The BY statement controls the operation of a SET, MERGE, MODIFY, or UPDATE statement in the DATA step and sets up special grouping variables. 

Prerequisite: Before you use BY statement to combine or append multiple datasets with SET statement, all of your input datasets must be sorted on BY variable. 

In this example two input datasets University1 and University2 must be sorted on BY variable “student” using the PROC SORT procedure.

/* sorting datasets on BY variable */
proc sort data=University1;
	by student;
run;

proc sort data=University2;
	by student;
run;

/* Appending Or Concatenating Stacked Sorted Data Values */
data CombinedUniversity;
	set University1 University2;
	by student;
run;

/* view dataset */
proc print data=CombinedUniversity;
run;
Appending sorted SAS datasets

If you compare the output of this query with the previous method, you can clearly see the sequence of the rows has changed due to the sorted stacked method used to combine and append datasets.

3. PROC APPEND To Concatenate Datasets

This is a very popular SAS procedure when it comes to appending the two datasets. The only drawback with this method is, it can only appends two datasets at a time. Whereas first methods can combine and append two or more dataset at the same time.

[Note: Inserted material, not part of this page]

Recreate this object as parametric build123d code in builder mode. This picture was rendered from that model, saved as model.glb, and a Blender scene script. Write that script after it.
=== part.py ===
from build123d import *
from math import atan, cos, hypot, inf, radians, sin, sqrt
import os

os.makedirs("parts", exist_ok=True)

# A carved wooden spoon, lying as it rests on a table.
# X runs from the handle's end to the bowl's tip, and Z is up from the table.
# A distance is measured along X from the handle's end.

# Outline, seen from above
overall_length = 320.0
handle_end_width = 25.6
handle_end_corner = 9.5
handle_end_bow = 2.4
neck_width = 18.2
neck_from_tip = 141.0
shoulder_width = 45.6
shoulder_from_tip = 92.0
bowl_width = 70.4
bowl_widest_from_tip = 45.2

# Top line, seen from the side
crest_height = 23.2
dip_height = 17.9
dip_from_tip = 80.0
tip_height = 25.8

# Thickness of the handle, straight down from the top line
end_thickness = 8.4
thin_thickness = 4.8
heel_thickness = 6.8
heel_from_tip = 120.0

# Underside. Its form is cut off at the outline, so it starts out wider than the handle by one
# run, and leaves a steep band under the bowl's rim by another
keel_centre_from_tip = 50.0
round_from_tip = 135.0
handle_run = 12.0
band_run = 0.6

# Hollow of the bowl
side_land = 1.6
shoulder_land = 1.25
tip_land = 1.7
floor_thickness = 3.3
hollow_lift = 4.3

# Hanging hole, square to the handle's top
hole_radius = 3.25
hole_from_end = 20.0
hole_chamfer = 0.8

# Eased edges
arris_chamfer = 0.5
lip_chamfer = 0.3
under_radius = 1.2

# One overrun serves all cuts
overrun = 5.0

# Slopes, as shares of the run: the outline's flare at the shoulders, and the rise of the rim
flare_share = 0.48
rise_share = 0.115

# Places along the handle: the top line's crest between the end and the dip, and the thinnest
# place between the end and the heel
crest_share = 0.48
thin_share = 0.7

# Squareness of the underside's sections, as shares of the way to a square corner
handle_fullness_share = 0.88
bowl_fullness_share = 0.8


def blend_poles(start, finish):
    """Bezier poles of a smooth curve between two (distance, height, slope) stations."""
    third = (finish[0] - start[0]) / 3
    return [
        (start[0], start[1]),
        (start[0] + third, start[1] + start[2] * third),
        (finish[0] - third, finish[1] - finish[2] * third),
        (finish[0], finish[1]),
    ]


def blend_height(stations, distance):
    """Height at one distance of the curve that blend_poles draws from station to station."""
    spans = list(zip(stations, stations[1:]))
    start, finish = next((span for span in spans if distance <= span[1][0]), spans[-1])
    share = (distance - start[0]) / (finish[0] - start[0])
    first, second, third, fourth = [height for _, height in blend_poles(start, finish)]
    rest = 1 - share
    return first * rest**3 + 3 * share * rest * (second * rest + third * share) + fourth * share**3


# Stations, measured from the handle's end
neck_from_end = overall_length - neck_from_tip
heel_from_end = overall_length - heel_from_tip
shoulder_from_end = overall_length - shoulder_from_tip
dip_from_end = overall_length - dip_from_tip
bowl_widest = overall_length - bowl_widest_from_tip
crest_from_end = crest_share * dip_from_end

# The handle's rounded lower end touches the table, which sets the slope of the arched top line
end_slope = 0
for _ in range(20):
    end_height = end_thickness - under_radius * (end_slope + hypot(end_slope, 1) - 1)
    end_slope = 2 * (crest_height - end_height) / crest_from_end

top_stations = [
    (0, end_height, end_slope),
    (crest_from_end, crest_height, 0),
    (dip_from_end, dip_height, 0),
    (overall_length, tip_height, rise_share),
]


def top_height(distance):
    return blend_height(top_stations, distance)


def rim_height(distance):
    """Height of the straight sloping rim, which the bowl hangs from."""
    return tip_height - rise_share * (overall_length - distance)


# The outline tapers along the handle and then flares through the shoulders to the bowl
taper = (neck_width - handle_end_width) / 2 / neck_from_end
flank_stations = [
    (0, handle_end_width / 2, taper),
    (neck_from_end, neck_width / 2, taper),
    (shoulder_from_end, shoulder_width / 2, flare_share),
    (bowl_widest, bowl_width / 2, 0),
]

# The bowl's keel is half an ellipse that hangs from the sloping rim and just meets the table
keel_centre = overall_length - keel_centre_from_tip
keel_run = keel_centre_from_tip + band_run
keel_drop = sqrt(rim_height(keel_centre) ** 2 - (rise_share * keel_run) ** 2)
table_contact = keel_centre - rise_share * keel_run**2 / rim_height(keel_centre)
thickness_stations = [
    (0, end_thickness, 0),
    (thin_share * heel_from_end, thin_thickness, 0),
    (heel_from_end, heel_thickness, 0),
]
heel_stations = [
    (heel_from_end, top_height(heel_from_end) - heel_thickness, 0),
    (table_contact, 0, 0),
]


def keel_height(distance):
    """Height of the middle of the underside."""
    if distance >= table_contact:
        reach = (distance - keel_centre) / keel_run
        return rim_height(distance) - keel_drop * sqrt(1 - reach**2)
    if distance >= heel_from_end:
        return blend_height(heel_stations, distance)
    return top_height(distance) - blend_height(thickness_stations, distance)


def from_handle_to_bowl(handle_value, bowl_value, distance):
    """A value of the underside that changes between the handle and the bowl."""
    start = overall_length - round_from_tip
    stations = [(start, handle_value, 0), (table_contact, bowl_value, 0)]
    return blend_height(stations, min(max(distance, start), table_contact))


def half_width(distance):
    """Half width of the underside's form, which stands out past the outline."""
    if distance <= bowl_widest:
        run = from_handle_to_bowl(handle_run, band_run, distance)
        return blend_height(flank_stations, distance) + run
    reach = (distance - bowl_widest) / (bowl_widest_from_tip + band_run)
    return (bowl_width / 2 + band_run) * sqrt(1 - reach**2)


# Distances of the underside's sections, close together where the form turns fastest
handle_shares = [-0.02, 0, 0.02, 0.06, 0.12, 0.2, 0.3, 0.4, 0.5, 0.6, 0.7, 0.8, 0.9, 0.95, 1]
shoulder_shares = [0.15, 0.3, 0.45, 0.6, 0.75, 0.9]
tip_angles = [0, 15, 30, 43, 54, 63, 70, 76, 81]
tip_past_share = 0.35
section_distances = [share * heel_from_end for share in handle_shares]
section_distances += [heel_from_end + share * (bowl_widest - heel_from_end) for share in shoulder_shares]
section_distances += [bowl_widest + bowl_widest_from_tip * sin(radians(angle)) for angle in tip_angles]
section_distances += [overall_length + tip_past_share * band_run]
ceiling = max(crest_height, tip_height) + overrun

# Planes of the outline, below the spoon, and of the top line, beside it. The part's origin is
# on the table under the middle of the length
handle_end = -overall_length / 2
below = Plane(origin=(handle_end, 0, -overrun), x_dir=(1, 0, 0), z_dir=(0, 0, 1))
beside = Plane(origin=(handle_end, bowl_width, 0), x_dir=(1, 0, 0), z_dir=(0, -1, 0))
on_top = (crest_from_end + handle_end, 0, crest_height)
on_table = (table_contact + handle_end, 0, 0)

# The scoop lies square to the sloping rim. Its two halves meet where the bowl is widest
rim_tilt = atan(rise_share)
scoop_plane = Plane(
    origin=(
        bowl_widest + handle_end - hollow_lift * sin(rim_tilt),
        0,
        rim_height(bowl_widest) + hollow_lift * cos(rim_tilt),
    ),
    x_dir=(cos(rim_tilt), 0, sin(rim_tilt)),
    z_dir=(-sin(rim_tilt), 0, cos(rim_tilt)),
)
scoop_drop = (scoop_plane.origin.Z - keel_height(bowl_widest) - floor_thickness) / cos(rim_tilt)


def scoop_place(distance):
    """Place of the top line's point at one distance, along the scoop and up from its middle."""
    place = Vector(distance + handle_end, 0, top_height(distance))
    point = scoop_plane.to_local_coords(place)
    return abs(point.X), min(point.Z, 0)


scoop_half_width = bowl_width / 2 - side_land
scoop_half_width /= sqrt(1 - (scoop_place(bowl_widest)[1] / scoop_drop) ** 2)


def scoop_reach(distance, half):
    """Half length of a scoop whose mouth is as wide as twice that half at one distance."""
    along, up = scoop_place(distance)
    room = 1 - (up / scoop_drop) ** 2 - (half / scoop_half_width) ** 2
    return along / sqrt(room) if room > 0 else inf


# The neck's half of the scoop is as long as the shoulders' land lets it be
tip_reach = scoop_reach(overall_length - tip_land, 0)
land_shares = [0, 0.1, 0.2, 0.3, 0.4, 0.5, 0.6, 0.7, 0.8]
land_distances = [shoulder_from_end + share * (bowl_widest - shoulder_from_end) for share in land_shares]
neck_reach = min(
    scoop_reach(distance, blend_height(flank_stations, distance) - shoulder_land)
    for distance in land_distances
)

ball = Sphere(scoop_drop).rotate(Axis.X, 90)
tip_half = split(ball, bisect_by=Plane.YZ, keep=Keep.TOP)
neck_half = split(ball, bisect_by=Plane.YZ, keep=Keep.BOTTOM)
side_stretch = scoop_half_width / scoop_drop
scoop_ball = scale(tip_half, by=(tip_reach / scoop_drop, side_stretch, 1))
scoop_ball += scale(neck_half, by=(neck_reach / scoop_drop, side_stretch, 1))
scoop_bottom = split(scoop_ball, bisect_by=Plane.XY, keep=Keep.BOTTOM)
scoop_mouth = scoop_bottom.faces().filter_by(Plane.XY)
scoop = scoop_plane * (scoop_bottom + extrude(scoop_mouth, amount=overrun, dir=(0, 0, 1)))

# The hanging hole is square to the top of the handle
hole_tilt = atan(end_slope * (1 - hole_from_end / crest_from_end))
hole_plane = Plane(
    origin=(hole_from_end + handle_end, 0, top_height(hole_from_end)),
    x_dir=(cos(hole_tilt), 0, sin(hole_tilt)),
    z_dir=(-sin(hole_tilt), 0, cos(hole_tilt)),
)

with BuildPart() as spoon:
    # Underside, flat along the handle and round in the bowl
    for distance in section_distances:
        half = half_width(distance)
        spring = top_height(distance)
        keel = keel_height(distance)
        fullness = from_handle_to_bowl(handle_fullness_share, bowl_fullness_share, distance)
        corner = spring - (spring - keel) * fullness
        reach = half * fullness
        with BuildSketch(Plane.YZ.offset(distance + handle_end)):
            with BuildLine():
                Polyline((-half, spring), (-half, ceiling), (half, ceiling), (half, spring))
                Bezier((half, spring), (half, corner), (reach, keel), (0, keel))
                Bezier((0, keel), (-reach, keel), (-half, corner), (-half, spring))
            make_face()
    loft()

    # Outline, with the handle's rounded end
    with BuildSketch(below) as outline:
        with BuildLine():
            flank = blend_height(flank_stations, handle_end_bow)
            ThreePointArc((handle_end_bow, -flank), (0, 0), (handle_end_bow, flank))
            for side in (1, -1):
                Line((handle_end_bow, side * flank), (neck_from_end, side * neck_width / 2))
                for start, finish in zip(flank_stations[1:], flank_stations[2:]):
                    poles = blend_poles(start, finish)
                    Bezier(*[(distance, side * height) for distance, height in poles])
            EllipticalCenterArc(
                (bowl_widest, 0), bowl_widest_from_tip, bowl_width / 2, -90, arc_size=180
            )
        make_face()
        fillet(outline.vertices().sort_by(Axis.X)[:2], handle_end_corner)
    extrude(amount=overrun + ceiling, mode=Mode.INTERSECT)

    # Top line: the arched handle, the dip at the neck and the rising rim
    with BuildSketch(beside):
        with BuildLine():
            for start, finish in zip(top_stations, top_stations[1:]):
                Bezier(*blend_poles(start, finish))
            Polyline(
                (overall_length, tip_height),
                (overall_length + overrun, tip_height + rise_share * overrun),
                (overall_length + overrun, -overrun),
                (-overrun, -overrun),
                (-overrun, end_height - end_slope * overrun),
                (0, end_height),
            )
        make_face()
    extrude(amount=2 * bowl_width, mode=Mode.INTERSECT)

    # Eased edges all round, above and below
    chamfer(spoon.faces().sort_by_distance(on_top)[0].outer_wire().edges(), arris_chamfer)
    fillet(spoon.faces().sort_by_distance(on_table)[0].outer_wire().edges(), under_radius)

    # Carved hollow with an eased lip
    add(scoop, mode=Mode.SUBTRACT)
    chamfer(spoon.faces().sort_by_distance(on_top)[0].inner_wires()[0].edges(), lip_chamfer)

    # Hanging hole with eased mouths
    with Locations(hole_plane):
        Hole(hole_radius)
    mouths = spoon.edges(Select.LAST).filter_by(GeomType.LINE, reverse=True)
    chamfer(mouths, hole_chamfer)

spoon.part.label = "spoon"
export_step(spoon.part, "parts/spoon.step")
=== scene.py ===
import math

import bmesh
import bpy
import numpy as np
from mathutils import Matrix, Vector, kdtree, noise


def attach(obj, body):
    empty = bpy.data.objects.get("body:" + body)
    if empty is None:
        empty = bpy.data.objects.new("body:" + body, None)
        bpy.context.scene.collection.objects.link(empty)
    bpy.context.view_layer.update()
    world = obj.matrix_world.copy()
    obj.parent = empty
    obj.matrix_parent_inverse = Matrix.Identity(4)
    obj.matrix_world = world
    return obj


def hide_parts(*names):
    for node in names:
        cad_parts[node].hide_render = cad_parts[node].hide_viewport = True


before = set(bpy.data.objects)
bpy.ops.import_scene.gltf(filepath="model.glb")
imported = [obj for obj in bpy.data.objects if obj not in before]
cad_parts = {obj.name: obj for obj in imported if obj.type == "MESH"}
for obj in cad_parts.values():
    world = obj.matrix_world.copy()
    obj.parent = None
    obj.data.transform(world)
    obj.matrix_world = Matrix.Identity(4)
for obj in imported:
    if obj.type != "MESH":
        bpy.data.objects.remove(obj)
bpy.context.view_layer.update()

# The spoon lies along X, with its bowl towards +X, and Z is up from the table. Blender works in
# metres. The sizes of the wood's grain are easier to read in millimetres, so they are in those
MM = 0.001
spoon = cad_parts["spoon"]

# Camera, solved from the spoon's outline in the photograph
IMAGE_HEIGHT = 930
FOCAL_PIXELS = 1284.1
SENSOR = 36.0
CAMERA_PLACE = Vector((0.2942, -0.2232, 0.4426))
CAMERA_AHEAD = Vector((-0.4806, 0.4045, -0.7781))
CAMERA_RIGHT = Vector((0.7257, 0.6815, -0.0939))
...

You could append more than two datasets using the proc append method but you have to write this procedure multiple times in order to cover all the datasets which you want to append. 

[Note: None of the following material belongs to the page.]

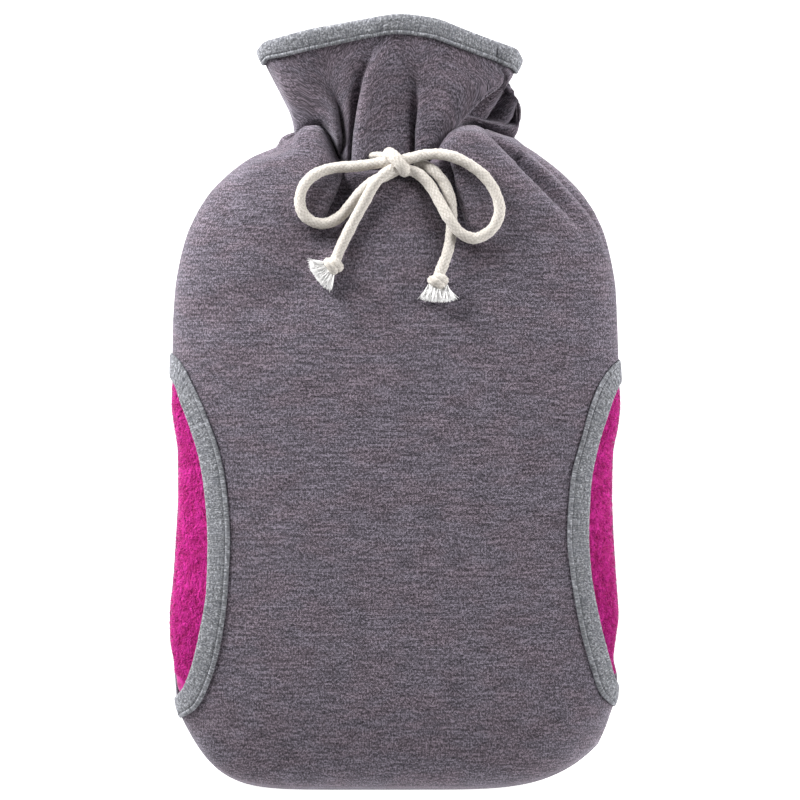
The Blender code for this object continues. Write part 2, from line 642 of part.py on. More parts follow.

In the proc append procedure base=dataset is the master dataset and data=dataset is the dataset which is to be appended to the master dataset. 

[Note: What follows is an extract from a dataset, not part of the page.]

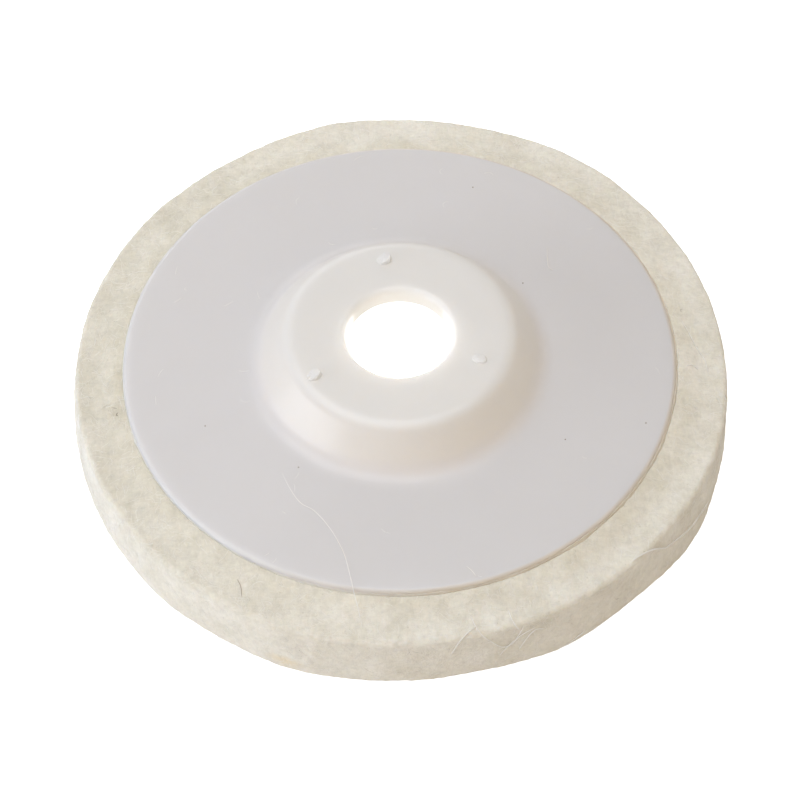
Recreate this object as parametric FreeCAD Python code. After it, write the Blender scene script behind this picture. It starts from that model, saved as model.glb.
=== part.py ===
import FreeCAD, Part
import math
import os

# Felt polishing disc with a moulded plastic backing, lying on its felt face.
# Millimetres, +Z up, origin at the bottom centre of the felt's working face.

# ---- felt ring -------------------------------------------------------------
felt_top_radius = 50.4
felt_bottom_radius = 51.2
felt_hole_radius = 22.0
felt_thickness = 9.4
felt_top_edge_radius = 0.9
felt_bottom_edge_radius = 0.7
felt_hole_edge_radius = 0.4

# ---- adhesive --------------------------------------------------------------
film_thickness = 0.2
film_inner_radius = 22.6
bead_reach = 0.34
bead_rise = 0.60

# ---- backing plate: flange -------------------------------------------------
flange_radius = 42.8
flange_thickness = 1.4
flange_rim_round = 0.8

# ---- backing plate: hub ----------------------------------------------------
hub_height = 6.2
hub_top_radius = 17.6
hub_wall_slope_deg = 52.5
hub_wall_thickness = 2.5
web_thickness = 3.0
hub_top_round = 2.6
hub_foot_round = 3.0
recess_corner_round = 1.0
recess_mouth_round = 0.8

# ---- backing plate: bore ---------------------------------------------------
bore_radius = 8.0
bore_lip_round = 1.0
bore_bottom_chamfer = 0.2

# ---- backing plate: torn-off gate nubs -------------------------------------
# Each nub: angle about the axis, distance from the axis, foot radius, height, lean towards X and Y.
gate_nubs = (
    {"angle": 99.0, "ring": 14.2, "foot": 1.25, "top": 0.95, "height": 1.0, "lean_x": 0.10, "lean_y": 0.25},
    {"angle": 212.0, "ring": 15.3, "foot": 1.25, "top": 0.90, "height": 0.9, "lean_x": 0.20, "lean_y": 0.10},
    {"angle": 336.0, "ring": 13.2, "foot": 1.30, "top": 0.95, "height": 0.4, "lean_x": 0.10, "lean_y": 0.05},
)
nub_sink = 0.5
nub_tip_tilt_deg = 14.0

# ---- levels worked out from the sizes above --------------------------------
film_bottom = felt_thickness
flange_bottom = felt_thickness + film_thickness
flange_top = flange_bottom + flange_thickness
hub_top = flange_top + hub_height
web_bottom = hub_top - web_thickness
wall_run_per_rise = 1.0 / math.tan(math.radians(hub_wall_slope_deg))
wall_level_width = hub_wall_thickness / math.sin(math.radians(hub_wall_slope_deg))


def point(radius, height):
    """A point of a half section: distance from the axis and height."""
    return FreeCAD.Vector(radius, 0, height)


def outer_wall_radius(height):
    """Radius of the hub's outside cone at a height."""
    return hub_top_radius + (hub_top - height) * wall_run_per_rise


def inner_wall_radius(height):
    """Radius of the recess's cone at a height."""
    return outer_wall_radius(height) - wall_level_width


def revolve(section):
    """Turn a closed half section once round the Z axis."""
    axis_point = FreeCAD.Vector(0, 0, 0)
    axis_direction = FreeCAD.Vector(0, 0, 1)
    return section.revolve(axis_point, axis_direction, 360)


def corner_arc(before, corner, after, radius):
    """End points and middle of the round that replaces one corner of a section."""
    back = (before - corner).normalize()
    ahead = (after - corner).normalize()
    half_angle = back.getAngle(ahead) / 2.0
    setback = radius / math.tan(half_angle)
    start = corner + back * setback
    end = corner + ahead * setback
    bisector = (back + ahead).normalize()
    centre = corner + bisector * (radius / math.sin(half_angle))
    middle = centre - bisector * radius
    return start, middle, end


def rounded_section(corners):
    """Closed face from corners given as (radius, height, rounding); 0 keeps a corner sharp."""
    count = len(corners)
    places = [point(corner[0], corner[1]) for corner in corners]
    edges = []
    first_start = None
    last_end = None
    for index in range(count):
        rounding = corners[index][2]
        start = places[index]
        end = places[index]
        if rounding > 0:
            before = places[index - 1]
            after = places[(index + 1) % count]
            start, middle, end = corner_arc(before, places[index], after, rounding)
        if last_end is not None:
            edges.append(Part.makeLine(last_end, start))
        if rounding > 0:
            edges.append(Part.Arc(start, middle, end).toShape())
        if first_start is None:
            first_start = start
        last_end = end
    edges.append(Part.makeLine(last_end, first_start))
    return Part.Face(Part.Wire(edges))


def make_felt_ring():
    """Pressed wool-felt annulus with softened cut edges and a slightly flared side."""
    section = rounded_section([
        (felt_hole_radius, 0.0, felt_hole_edge_radius),
        (felt_bottom_radius, 0.0, felt_bottom_edge_radius),
        (felt_top_radius, felt_thickness, felt_top_edge_radius),
        (felt_hole_radius, felt_thickness, 0.0),
    ])
    return revolve(section)


def make_adhesive_layer():
    """Cured film under the flange, with the bead that was squeezed out round the rim."""
    film_top = film_bottom + film_thickness
    bead_top = film_top + bead_rise
    bead_outer = flange_radius + bead_reach
    corners = [
        point(film_inner_radius, film_bottom),
        point(bead_outer, film_bottom),
        point(flange_radius, bead_top),
        point(flange_radius, film_top),
        point(film_inner_radius, film_top),
    ]
    bulge = point(flange_radius + 0.62 * bead_reach, film_bottom + 0.55 * (bead_top - film_bottom))
    edges = [
        Part.makeLine(corners[0], corners[1]),
        Part.Arc(corners[1], bulge, corners[2]).toShape(),
        Part.makeLine(corners[2], corners[3]),
        Part.makeLine(corners[3], corners[4]),
        Part.makeLine(corners[4], corners[0]),
    ]
    return revolve(Part.Face(Part.Wire(edges)))


def make_plate_body():
    """Flange, hollow conical hub, web and bore as one turned shape."""
    section = rounded_section([
        (bore_radius, web_bottom + bore_bottom_chamfer, 0.0),
        (bore_radius + bore_bottom_chamfer, web_bottom, 0.0),
        (inner_wall_radius(web_bottom), web_bottom, recess_corner_round),
        (inner_wall_radius(flange_bottom), flange_bottom, recess_mouth_round),
        (flange_radius, flange_bottom, 0.0),
        (flange_radius, flange_top, flange_rim_round),
        (outer_wall_radius(flange_top), flange_top, hub_foot_round),
        (hub_top_radius, hub_top, hub_top_round),
        (bore_radius, hub_top, bore_lip_round),
    ])
    return revolve(section)


def make_gate_nub(nub):
    """One stub of plastic left where a gate was torn off: a leaning cone cut off at a slant."""
    angle = math.radians(nub["angle"])
    foot_x = nub["ring"] * math.cos(angle)
    foot_y = nub["ring"] * math.sin(angle)
    foot_centre = FreeCAD.Vector(foot_x, foot_y, hub_top - nub_sink)
    tip_centre = FreeCAD.Vector(foot_x + nub["lean_x"], foot_y + nub["lean_y"], hub_top + nub["height"])
    up = FreeCAD.Vector(0, 0, 1)
    tilt = math.radians(nub_tip_tilt_deg)
    tip_normal = FreeCAD.Vector(math.sin(tilt), -math.sin(tilt) * 0.5, math.cos(tilt))
    foot_ring = Part.Wire([Part.Circle(foot_centre, up, nub["foot"]).toShape()])
    tip_ring = Part.Wire([Part.Circle(tip_centre, tip_normal, nub["top"]).toShape()])
    return Part.makeLoft([foot_ring, tip_ring], True)


def make_backing_plate():
    """The whole plastic moulding, gate nubs included."""
    plate = make_plate_body()
    nubs = [make_gate_nub(nub) for nub in gate_nubs]
    return plate.fuse(nubs).removeSplitter()


def main():
    os.makedirs("parts", exist_ok=True)
    nodes = {
        "felt_ring": make_felt_ring(),
        "backing_plate": make_backing_plate(),
        "adhesive_layer": make_adhesive_layer(),
    }
    for name, shape in nodes.items():
        if shape.ShapeType == "Compound" and len(shape.Solids) == 1:
            shape = shape.Solids[0]
        print(name, shape.ShapeType, len(shape.Solids), shape.isValid(), round(shape.Volume, 2))
        shape.exportStep("parts/" + name + ".step")


main()
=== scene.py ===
import math

import bpy
import numpy as np
from mathutils import Matrix, Vector, noise
from mathutils.bvhtree import BVHTree


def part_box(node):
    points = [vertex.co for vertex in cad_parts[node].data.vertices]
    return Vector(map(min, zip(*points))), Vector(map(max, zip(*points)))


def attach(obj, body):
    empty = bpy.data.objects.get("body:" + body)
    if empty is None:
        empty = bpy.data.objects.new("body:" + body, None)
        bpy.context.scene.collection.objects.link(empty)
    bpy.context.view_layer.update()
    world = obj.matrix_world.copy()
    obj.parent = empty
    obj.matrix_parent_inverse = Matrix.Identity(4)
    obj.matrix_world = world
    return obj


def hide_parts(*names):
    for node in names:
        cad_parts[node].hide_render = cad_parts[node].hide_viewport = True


# Felt polishing wheel, lying on its felt face. Metres, in the CAD frame: +Z up, origin at the
# middle of the felt's working face.

MM = 0.001

# ---- the frame ---------------------------------------------------------------------------
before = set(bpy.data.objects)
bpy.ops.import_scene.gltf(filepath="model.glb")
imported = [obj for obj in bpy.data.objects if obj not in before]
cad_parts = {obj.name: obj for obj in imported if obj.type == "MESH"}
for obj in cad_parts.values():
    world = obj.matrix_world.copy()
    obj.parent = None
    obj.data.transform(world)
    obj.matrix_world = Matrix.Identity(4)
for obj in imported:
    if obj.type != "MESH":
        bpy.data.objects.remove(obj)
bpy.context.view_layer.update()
_, felt_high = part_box("felt_ring")
plate_low, plate_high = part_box("backing_plate")
glue_low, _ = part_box("adhesive_layer")

FELT_FOOT_RADIUS = felt_high.x / MM
FELT_TOP = felt_high.z / MM
PLATE_RADIUS = plate_high.x / MM
PLATE_BOTTOM = plate_low.z / MM
FILM_BOTTOM = glue_low.z / MM

# ---- shapes that the boxes don't give, in millimetres --------------------------------------
FELT_FLARE = 0.8
FELT_TOP_RADIUS = FELT_FOOT_RADIUS - FELT_FLARE
FELT_HOLE_RADIUS = 22.0
FLANGE_THICKNESS = 1.4
HUB_HEIGHT = 6.2
PLATE_TOP = PLATE_BOTTOM + FLANGE_THICKNESS
HUB_TOP = PLATE_TOP + HUB_HEIGHT
HUB_TOP_RADIUS = 17.6
HUB_SLOPE = math.radians(52.5)
HUB_WALL = 2.5
WEB_THICKNESS = 3.0
BORE_RADIUS = 8.0
BORE_CHAMFER = 0.2

WHEEL_SEGMENTS = 900
PLATE_SEGMENTS = 512
NUB_TURNS = 48
NUB_LEVELS = 9
RANDOM_SEED = 41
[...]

If the master-dataset doesn’t exist then it creates a new dataset and appends the data. In this example work.CombinedUniversity dataset does not exist in the beginning so when the first proc append procedure runs it creates work.CombinedUniversity dataset and appends work.University1 dataset. 

The second proc append procedure appends the work.University2 dataset to the CombinedUniversity dataset.

/* PROC APPEND To Concatenate Datasets */
proc append base=CombinedUniversity data=University1;
run;

proc append base=CombinedUniversity data=University2;
run;

/* view dataset */
proc print data=CombinedUniversity;
run;
Combine and append sas datasets

Did you know? How to use the PROC APPEND in 10 different ways.

4. PROC DATASETS To Concatenate Datasets

This is a slightly different version of the proc append procedure. With the PROC DATASETS procedure you can use the APPEND statement to append multiple datasets.

Here also for the first time if base=dataset doesn’t exist then it creates a new dataset and appends data from data=dataset. You must write the multiple append statement to append more than one datasets.

/* PROC DATASETS To Concatenate Datasets */
proc datasets lib=work memtype=data;
	append base=CombinedUniversity data=University1;
	append base=CombinedUniversity data=University2;
	run;
quit;

/* view dataset */
proc print data=CombinedUniversity;
	title 'CombinedUniversity Dataset';
run;
Combine and append sas datasets

5. PROC SQL To Concatenate Datasets

You can use the PROC SQL method to combine and append multiple datasets in SAS. There are two simple methods which can be used to combine and append SAS datasets using proc sql procedure.

  1. PROC SQL With UNION ALL option
  2. PROC SQL With OUTER UNION Corr option

1. PROC SQL With UNION ALL option

You can select all the observations from two or more datasets and combine them together using the UNION ALL option.

The UNION option processes unique rows from both the queries. But you can preserve duplicate rows as well using ALL keyword

The optional ALL keyword preserves the duplicate rows, reduces the execution by one step, and thereby improves the query-expression’s performance.

/* PROC SQL To Concatenate Datasets: using union all */
proc sql;
	create table combineduniversity as 
	select * from University1 
	union all 
	select * from University2;
quit;
proc print;
   title 'A UNION ALL B';
run;
PROC SQL To Concatenate Datasets using union all

2. PROC SQL With OUTER UNION Corr Option

The OUTER UNION option concatenates the query results. The CORR which is also known as CORRESPONDING option causes PROC SQL to match the columns in table-expressions by name and not by ordinal position.

/* PROC SQL To Concatenate Datasets: using outer union corr */
proc sql;
	create table CombinedUniversity as 
	select * from University1 
	outer union corR
	select * from University2 ;
quit;
proc print;
title ' A OUTER UNION CORR B';
run;
PROC SQL To Concatenate Datasets using outer union corr

FAQ

Can I combine or append datasets with different structures in SAS?

Yes, you can combine or append datasets with different structures in SAS, but you need to ensure that the variables you are combining or appending are compatible.

What happens if there are conflicts when combining or appending datasets in SAS? 

If there are conflicts when combining or appending datasets in SAS, such as variables with the same name but different types, SAS will give an error. You need to resolve these conflicts before combining or appending.

What does it mean to combine and append datasets in SAS? 

Combining and appending datasets in SAS involves bringing together data from multiple datasets into one. This can be done either by adding new observations (appending) or new variables (combining).